Wir Sterneneltern wollen über unsere Kinder sprechen. Es gibt nichts schlimmeres wenn ich Leute treffe und Sie mich angucken und tun als wäre nie was gewesen.

Umso mehr habe ich eine Hochachtung vor Mutigen Menschen, die mit mir ganz normal über Matheo sprechen. So als sei es das normalste der Welt. Und ich Liebe es wenn jemand seinen Namen sagt. Das ist wie Musik in meinen Ohren. Das lässt mein Herz und meine Augen lächeln.

Ich habe gelernt mich an diese Menschen zu halten und die anderen, die meinen Sohn nicht als wichtig erachten, zu ignorieren.

Ich habe nach vielen Wochen eine Erkenntnis gehabt. Ich war zutiefst Dankbar für mein Leben das ich leben darf. Es ist nicht selbstverständlich, das alle Organe in meinem Körper perfekt harmonisieren. Es ist nicht selbstverständlich, das ich noch nie richtig krank war, noch nie etwas gebrochen hatte. Es ist nicht selbstverständlich, das ich überhaupt Kinder bekommen kann. Ich war dankbar für meinen Mann. Ich Liebe keinen Menschen so sehr wie meinen Mann. Und nach all dem was uns passiert ist mit Matheo, war ich dankbar das mein Mann mir geblieben ist. Er wird nicht fort gehen. Ich war dankbar für die Gesundheit meines Mannes. Dankbar für seine Stärke an meiner Seite. Dankbar das er mir einen so hübschen Sohn geschenkt hat. Dankbar das ich Matheo kennenlernen durfte. Dankbar das meine Familie gesund ist. Ich war so Dankbar das ich Ehrfürchtig vor dem Leben wurde.
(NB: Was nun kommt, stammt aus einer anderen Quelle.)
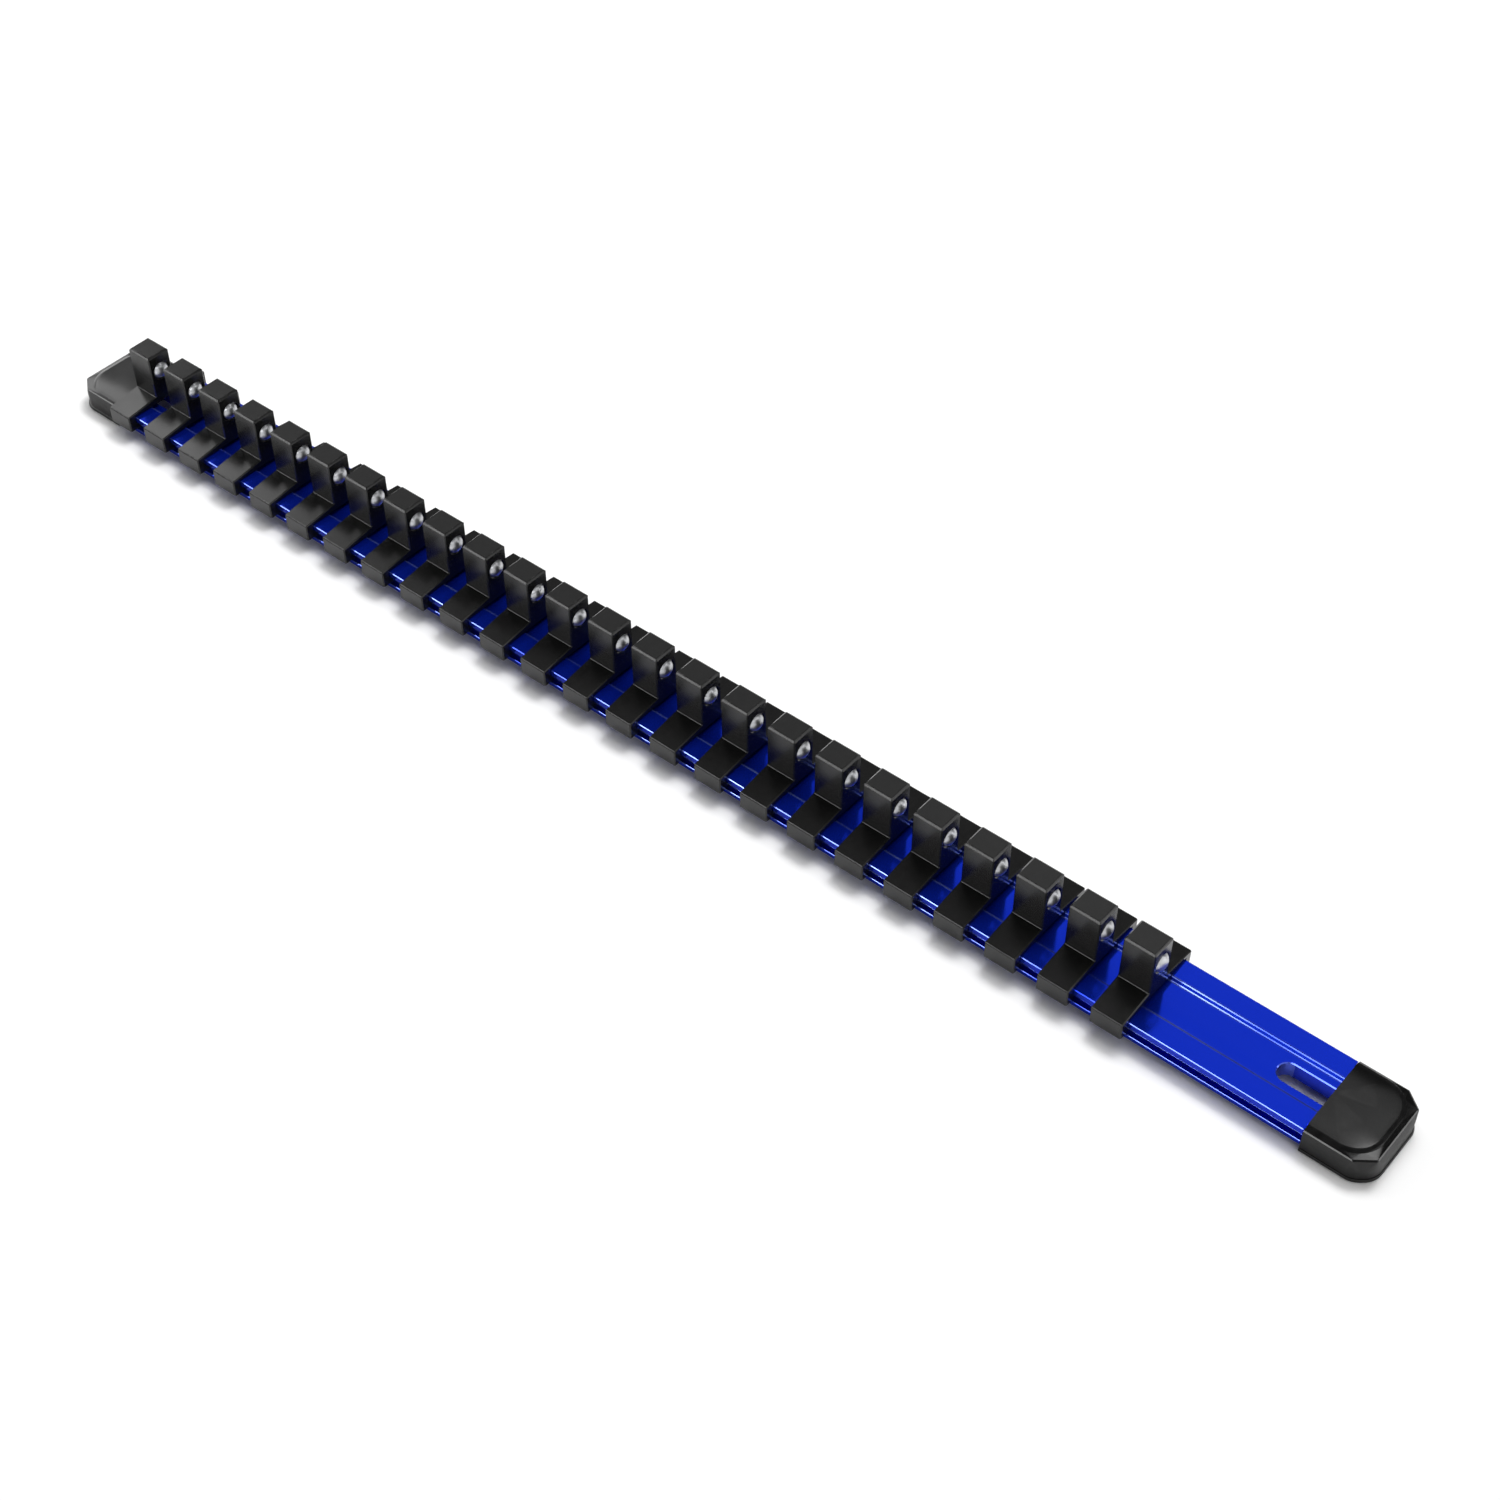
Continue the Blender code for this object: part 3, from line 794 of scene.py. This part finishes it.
@dataclass
class RailExtrusion:
    """The blue rail: an extrusion with a channel on top, a groove along each side, and a slot near each end."""

    layout: Layout
    upper_lip: float = 0.0018
    lower_lip: float = 0.0014
    groove_depth: float = 0.0019
    outer_chamfer: float = 0.00016
    lip_chamfer: float = 0.0001
    facet: float = 0.00026
    channel_round: float = 0.0003
    small_round: float = 0.00003
    groove_round: float = 0.00025
    slot_half_width: float = 0.003
    slot_open_length: float = 0.0146
    slot_hidden_length: float = 0.006
    slot_rim: float = 0.00026
    slot_cutter_rise: float = 0.003
    slot_steps: int = 20
    arc_steps: int = 3
    widest_rim: float = 0.0006
    sharp_angle: float = 35

    def section(self) -> list[Point]:
        """Return the section's outline in Y and Z."""
        low, high, side = self.layout.rail_bottom, self.layout.rail_top, self.layout.rail_half_width
        wall = side - self.groove_depth
        channel, floor = self.layout.channel_half_width, self.layout.channel_floor_half_width
        channel_bottom = high - self.layout.channel_depth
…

In der Zeit die ich zum nachdenken hatte wurde mir auch bewusst, dass es viel wichtigere Dinge im Leben gibt. Wir verschwenden so viel Zeit am Tag mit Dingen die uns nicht im Herzen berühren. Vorher lebte ich selbst mein eigenes Leben oft nicht mit Freude. Ich war so oft unglücklich beruflich gesehen. Das will ich künftig alles ändern. 
 
 
Matheo hat uns gezeigt was wirklich wichtig ist im Leben.